A few Sundays ago I watched a preacher read the sermon from an Ipad. It was not something noticeable from the pew, but seeing the service live stream opened a whole new vista. At other moments I had noticed scripture lessons being read from a handheld device instead of a Bible with pages. Imagine Billy Graham at one of his crusades waving an Ipad in the air instead of the old bound version of the Scripture which he held constantly in his hand. What a different image it would have created!

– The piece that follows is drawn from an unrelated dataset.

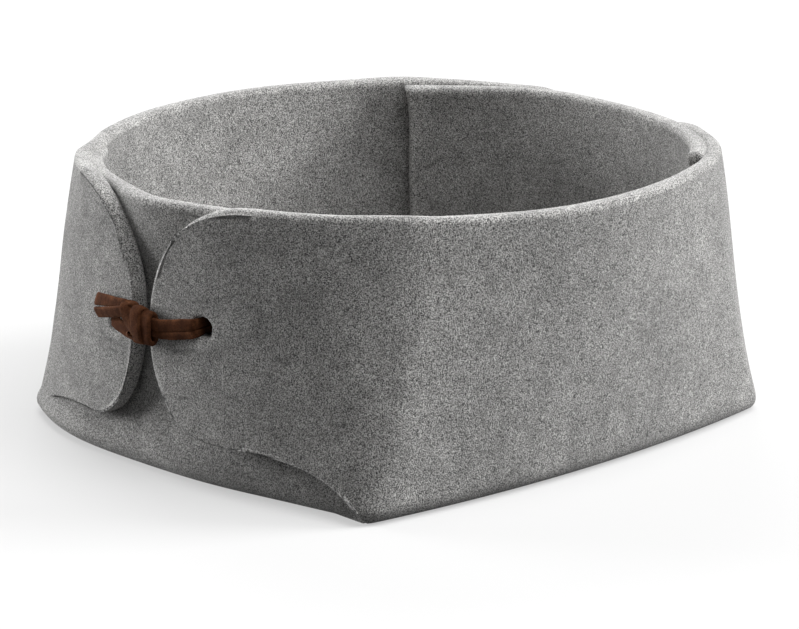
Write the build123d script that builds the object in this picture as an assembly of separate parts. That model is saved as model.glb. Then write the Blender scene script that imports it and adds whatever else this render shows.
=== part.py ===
"""A square-to-round basket folded from one sheet of thick felt and tied at both ends with a lace.

Frame: +X runs along the length, from the left end to the right end, +Z is up, and the origin is the
centre of the underside. The two side walls run on round the corners as wings, which wrap outside the
two end walls. Each end wall is a tab that is held by its base fold alone, so it can tilt inwards.
"""
from build123d import *
from dataclasses import dataclass
from math import atan2, cos, degrees, pi, radians, sin, sqrt
import os

# Overall sizes, in millimetres.
base_length = 194.0          # over the wings, at the middle of each end
base_width = 169.0           # over the side walls, at their middle
rim_length = 198.0
rim_width = 179.0
height = 83.0

# Plan curves of the base and of the rim. Each end, side and corner is an arc that meets the next one
# smoothly, and a corner arc turns from the first angle to the second, counted from the X axis.
base_corner_radius = 16.0
base_corner_start = 28.0
base_corner_finish = 80.7
rim_corner_radius = 60.0
rim_corner_start = 40.0
rim_corner_finish = 66.0

# The felt, and the room between a wing and the end wall behind it, where the lace passes.
felt = 5.0
lace_room = 2.0

# The wings, as they are seen square on to an end.
wing_gap = 8.0               # between the tips of the two wings
wing_foot = 14.5             # height of the lower edge
wing_foot_span = 48.0        # half width at which the lower edge starts to fall towards the corner
wing_foot_corner = 74.0      # half width at which the lower edge reaches the base
wing_lower_radius = 20.0
wing_upper_radius = 26.0

# The end walls.
fold_clearance = 0.3         # between an end wall's lower edge and the base
tab_edge_base = 74.0         # half length at an end wall's side edges, at the base
tab_edge_rim = 66.0          # and at the rim

# The punched lace holes: each end has a long reach to one hole and a short reach to the other.
hole_diameter = 6.0
long_reach = 26.0
short_reach = 12.5
long_hole_height = 48.0
short_hole_height = 45.0

# The suede lace.
lace_width = 3.0
lace_thickness = 1.2
lace_clearance = 0.4         # between the lace and the felt that it lies on
knot_length = 13.0
knot_height = 12.0
knot_depth = 6.5
knot_reach = 6.0             # from the middle of the end to the knot's centre
knot_fillet = 2.5
tail_reach = 14.5
upper_tail_height = 51.0
lower_tail_height = 47.0

beyond = 5.0                 # how far a cutting body runs past what it cuts


@dataclass
class Plan:
    """One closed plan curve: four bowed sides joined by four corner arcs, all tangent."""

    half_length: float
    half_width: float
    corner_radius: float
    corner_start: float
    corner_finish: float

    def reaches(self):
        """Return how far the centres of an end arc and of a side arc lie from a corner arc's centre."""
        start = radians(self.corner_start)
        finish = radians(self.corner_finish)
        along = self.half_length - self.corner_radius
        across = self.half_width - self.corner_radius
        slope = (1 - sin(finish)) / cos(finish)
        end_reach = (across - slope * along) / (sin(start) - slope * (1 - cos(start)))
        side_reach = (along - end_reach * (1 - cos(start))) / cos(finish)
        return end_reach, side_reach

    def inset(self, distance):
        """Return the plan that lies the given distance inside this one."""
        return Plan(
            self.half_length - distance,
            self.half_width - distance,
            self.corner_radius - distance,
            self.corner_start,
            self.corner_finish,
        )

    def end_at(self, across):
        """Return how far out the end lies at the given distance from its middle."""
        radius = self.reaches()[0] + self.corner_radius
        return self.half_length - radius + sqrt(radius ** 2 - across ** 2)

    def face(self, level):
        """Return the plan as a face at the given level."""
        end_reach, side_reach = self.reaches()
        start = radians(self.corner_start)
        finish = radians(self.corner_finish)
        corner_x = side_reach * cos(finish)
        corner_y = end_reach * sin(start)
        end_point, corner_point, side_point = [
            (corner_x + self.corner_radius * cos(angle), corner_y + self.corner_radius * sin(angle))
            for angle in (start, (start + finish) / 2, finish)
        ]
        end_middle = (self.half_length, 0)
        side_middle = (0, self.half_width)

        def arc(points, mirrors):
            """Return the arc through three points of the first quadrant, each mirrored as asked."""
            return ThreePointArc(
                *[(x * mirror_x, y * mirror_y, level) for (x, y), (mirror_x, mirror_y) in zip(points, mirrors)]
            )

        edges = [
            arc((end_point, end_middle, end_point), ((1, -1), (1, 1), (1, 1))),
            arc((end_point, corner_point, side_point), ((1, 1),) * 3),
            arc((side_point, side_middle, side_point), ((1, 1), (1, 1), (-1, 1))),
            arc((side_point, corner_point, end_point), ((-1, 1),) * 3),
            arc((end_point, end_middle, end_point), ((-1, 1), (-1, 1), (-1, -1))),
            arc((end_point, corner_point, side_point), ((-1, -1),) * 3),
            arc((side_point, side_middle, side_point), ((-1, -1), (1, -1), (1, -1))),
            arc((side_point, corner_point, end_point), ((1, -1),) * 3),
        ]
        return make_face(Wire(edges))


base_plan = Plan(base_length / 2, base_width / 2, base_corner_radius, base_corner_start, base_corner_finish)
rim_plan = Plan(rim_length / 2, rim_width / 2, rim_corner_radius, rim_corner_start, rim_corner_finish)
end_lean = degrees(atan2(rim_plan.half_length - base_plan.half_length, height))


def body_inside(distance):
    """Return the square-to-round body whose sides lie the given distance inside the wrap."""
    return loft([base_plan.inset(distance).face(0), rim_plan.inset(distance).face(height)], ruled=True)


def shell_inside(distance, thickness):
    """Return the shell of the given thickness whose outer face lies the given distance inside the wrap."""
    return body_inside(distance) - body_inside(distance + thickness)


def end_at(level, across):
    """Return how far out the wings' outer face lies, at the given height and distance from the middle."""
    share = level / height
    return (1 - share) * base_plan.end_at(across) + share * rim_plan.end_at(across)


def wing_outline(side):
    """Return one wing's outline, square on to the end, on the given side of the middle."""
    tip = wing_gap / 2
    above = height + beyond
    outer = wing_foot_corner + 4 * beyond
    lower_turn = wing_lower_radius * (1 - sin(pi / 4))
    upper_turn = wing_upper_radius * (1 - sin(pi / 4))
    foot_start = (wing_foot_corner, 0)
    foot_middle = ((wing_foot_corner + wing_foot_span) / 2 + wing_foot / 8, 0.72 * wing_foot)
    foot_finish = (wing_foot_span, wing_foot)
    lower_start = (tip + wing_lower_radius, wing_foot)
    lower_middle = (tip + lower_turn, wing_foot + lower_turn)
    lower_finish = (tip, wing_foot + wing_lower_radius)
    upper_start = (tip, height - wing_upper_radius)
    upper_middle = (tip + upper_turn, height - upper_turn)
    upper_finish = (tip + wing_upper_radius, height)

    def place(point):
        return (0, side * point[0], point[1])

    edges = [
        ThreePointArc(place(foot_start), place(foot_middle), place(foot_finish)),
        Line(place(foot_finish), place(lower_start)),
        ThreePointArc(place(lower_start), place(lower_middle), place(lower_finish)),
        Line(place(lower_finish), place(upper_start)),
        ThreePointArc(place(upper_start), place(upper_middle), place(upper_finish)),
        Line(place(upper_finish), place((upper_finish[0], above))),
        Line(place((upper_finish[0], above)), place((outer, above))),
        Line(place((outer, above)), place((outer, 0))),
        Line(place((outer, 0)), place(foot_start)),
    ]
    return make_face(Wire(edges))


def end_window():
    """Return the body that is cut from the wrap at the left end, and leaves the two wings there."""
    inner = -tab_edge_rim
    outer = -(rim_length / 2 + beyond)
    opening = make_face(
        Polyline(
            (0, -wing_foot_corner, -beyond),
            (0, wing_foot_corner, -beyond),
            (0, wing_foot_corner, height + 2 * beyond),
            (0, -wing_foot_corner, height + 2 * beyond),
            close=True,
        )
    )
    for side in (1, -1):
        opening = opening - wing_outline(side)
    return Pos(outer, 0, 0) * extrude(opening, amount=inner - outer, dir=(1, 0, 0))


def lace_hole(reach, level):
    """Return the body that punches one lace hole through a wing at the left end."""
    hole = Cylinder(hole_diameter / 2, 4 * felt, rotation=(0, 90, 0))
    return Pos(-end_at(level, reach), reach, level) * hole


def base_panel():
    """Return the base panel, which runs under the end walls and half way into the side walls."""
    end_shift = felt + lace_room
    side_shift = felt / 2
    panel = Plan(
        base_plan.half_length - end_shift,
        base_plan.half_width - side_shift,
        base_corner_radius - side_shift,
        base_corner_start,
        base_corner_finish,
    )
    return extrude(panel.face(0), amount=felt)


def felt_blank():
    """Return the base panel and the two side walls with their four wings, in one solid."""
    wrap = shell_inside(0, felt)
    for turn in (0, 180):
        wrap -= Rot(0, 0, turn) * end_window()
    blank = wrap + base_panel()
    for turn in (0, 180):
        blank -= Rot(0, 0, turn) * lace_hole(-long_reach, long_hole_height)
        blank -= Rot(0, 0, turn) * lace_hole(short_reach, short_hole_height)
    return blank


def end_wall():
    """Return the left end wall, which stands on the base just inside the wings."""
    shell = shell_inside(felt + lace_room, felt)
    foot = felt + fold_clearance
    side_line = make_face(
        Polyline(
            (-rim_length, 0, foot),
            (-tab_edge_base, 0, foot),
            (-tab_edge_rim, 0, height + beyond),
            (-rim_length, 0, height + beyond),
            close=True,
        )
    )
    keep = extrude(side_line, amount=rim_width, dir=(0, 1, 0), both=True)
    return shell & keep


def lace_band(start, finish, level, width, distance):
    """Return a flat stretch of lace along the left end, with its outer face the given distance inside the wings'."""
    stretch = Box(base_length, finish - start, width)
    return shell_inside(distance, lace_thickness) & (Pos(-base_length / 2, (start + finish) / 2, level) * stretch)


def lace():
    """Return the left lace: doubled through both wings, knotted over the gap, with two short tails."""
    level = (long_hole_height + short_hole_height) / 2
    on_top = -(lace_clearance + lace_thickness)
    behind = felt + lace_clearance
    doubled = 2 * lace_width
    edge = lace_width / 2
    knot_side = end_at(level, 0) + lace_clearance + knot_depth / 2
    knot = Box(knot_depth, knot_length, knot_height)
    knot = fillet(knot.edges(), knot_fillet)
    result = Pos(-knot_side, -knot_reach, level) * Rot(0, -end_lean, 0) * knot
    result += lace_band(-long_reach - edge, short_reach + edge, level, doubled, behind)
    result += lace_band(-long_reach - edge, short_reach + edge, level, doubled, on_top)
    for reach, hole_level in ((-long_reach, long_hole_height), (short_reach, short_hole_height)):
        through = Box(felt + 2 * lace_clearance + lace_thickness, lace_width, lace_width)
        result += Pos(felt / 2 - end_at(hole_level, reach), reach, (hole_level + level) / 2) * through
    for tail_level in (upper_tail_height, lower_tail_height):
        tail = Box(lace_width, tail_reach + knot_reach, lace_width)
        result += Pos(-knot_side, (tail_reach - knot_reach) / 2, tail_level) * tail
    return result


def main():
    """Build every sub-part and write each one to its own STEP file."""
    os.makedirs("parts", exist_ok=True)
    left_wall = end_wall()
    left_lace = lace()
    half_turn = Rot(0, 0, 180)
    nodes = {
        "felt_blank": felt_blank(),
        "end_wall_left": left_wall,
        "end_wall_right": half_turn * left_wall,
        "lace_left": left_lace,
        "lace_right": half_turn * left_lace,
    }
    for name, shape in nodes.items():
        export_step(shape, f"parts/{name}.step")


if __name__ == "__main__":
    main()
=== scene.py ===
"""The finish of a square-to-round felt basket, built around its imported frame.

One thick felt sheet makes the base, the two side walls and the wings that wrap round both ends. Each end
wall is a tab of the same sheet that folds up from the base inside the wings. A suede lace ties each pair
of wings. Everything is in metres, +Z up, in the frame's own axes.
"""

import logging
import math
from dataclasses import dataclass, field, replace
from enum import Enum
from typing import Callable

import bmesh
import bpy
from mathutils import Matrix, Vector, noise


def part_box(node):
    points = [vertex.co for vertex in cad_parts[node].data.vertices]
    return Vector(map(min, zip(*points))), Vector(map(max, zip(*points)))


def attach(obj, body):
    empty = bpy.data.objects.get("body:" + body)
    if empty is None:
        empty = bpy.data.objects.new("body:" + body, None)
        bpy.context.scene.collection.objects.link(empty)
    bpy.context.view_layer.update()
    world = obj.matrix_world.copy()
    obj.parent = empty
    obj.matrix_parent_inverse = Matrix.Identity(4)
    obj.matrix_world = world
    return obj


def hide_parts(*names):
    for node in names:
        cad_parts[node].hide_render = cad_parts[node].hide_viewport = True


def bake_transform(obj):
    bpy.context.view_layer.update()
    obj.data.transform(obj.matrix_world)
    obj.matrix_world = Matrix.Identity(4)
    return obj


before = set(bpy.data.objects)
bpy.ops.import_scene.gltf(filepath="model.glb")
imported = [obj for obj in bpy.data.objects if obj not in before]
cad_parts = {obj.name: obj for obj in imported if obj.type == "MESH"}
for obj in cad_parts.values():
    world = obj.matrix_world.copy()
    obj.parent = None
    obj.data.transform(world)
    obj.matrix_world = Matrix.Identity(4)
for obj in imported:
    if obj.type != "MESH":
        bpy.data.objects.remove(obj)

MM = 0.001
MERGE = 0.02 * MM  # vertices nearer than this are one
EDGE_STEPS = 60  # points along each of the three runs of a wing's edge
CORNER = 1.5  # the station of the middle of a corner
HOLLOW_PEAK = 6.75  # brings share * (1 - share) ** 2 up to a height of 1
RIPPLE_SEED = 1  # makes the felt and the laces wander the same way each run
FLAT_ZONE = 3 * MM  # felt lower than this lies on the ground and stays even
SEAM_ZONE = 6 * MM  # the seams lie lower than this
HOLE_CUT = 0.92  # faces whose middles lie within this many radii of a hole's centre are cut away
HOLE_NEAR = 2.2  # cut edges within this many radii of a hole's centre belong to the hole
LOG = logging.getLogger("felt_basket")


class Body(Enum):
    """The bodies of the frame that pieces ride on."""

    BASKET = "basket"
    LEFT_TAB = "left_tab"
    RIGHT_TAB = "right_tab"


class Slot(Enum):
    """The record's material slots."""

    FELT = "felt"
    SUEDE = "suede"


class Turn(Enum):
    """Turns about Z that bring a left-hand piece to its end of the basket."""

    NONE = 0.0
    HALF = math.pi


def smooth_step(low: float, high: float, value: float) -> float:
    """Rise smoothly from 0 at low to 1 at high.

    Args:
        low: Where the rise starts.
        high: Where the rise ends.
        value: Where it is read.

    Returns:
        A share from 0 to 1.
    """
    share = min(1.0, max(0.0, (value - low) / (high - low)))
    return share * share * (3 - 2 * share)


def hump(centre: float, spread: float, value: float) -> float:
    """Return a bell of height 1 round centre, which has fallen to 0.37 at one spread from it."""
    return math.exp(-(((value - centre) / spread) ** 2))


def mix(low: float, high: float, share: float) -> float:
    """Return the value that lies at a share of the way from low to high."""
    return low + (high - low) * share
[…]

I have often said I retired at the right time because the technology was on the edge of changing the old world in which I had worked so long. In my first office was a mimeograph machine and manual typewriter. It was some years before I graduated to a word processor and a copy machine. Before I reached the finish line of my ministry, a computer and printer provided not a printed rendering of my sermon, but a hard copy. By the time I made it to the farm, both the equipment of ministry and the language had changed so much I was not just a worn out preacher, but an obsolete one as well.
There is; however, one thing which has remained constant over those forty years of preaching. The unchangeable tool of preaching is the Bible. Without it there can be no sermon. A sermon is not an entertaining talk which tickles ears, but a message which rekindles the vision of the Old Testament prophets who spoke saying, "Thus says the Lord..." To speak of preaching in such a manner may make some preachers squirm, but to forget this core definition of what is to be done on Sunday morning is to relegate preaching to something less than what it is meant to be. Good preaching is not about what the preacher thinks, but about what God is saying through the written Word. There is a difference.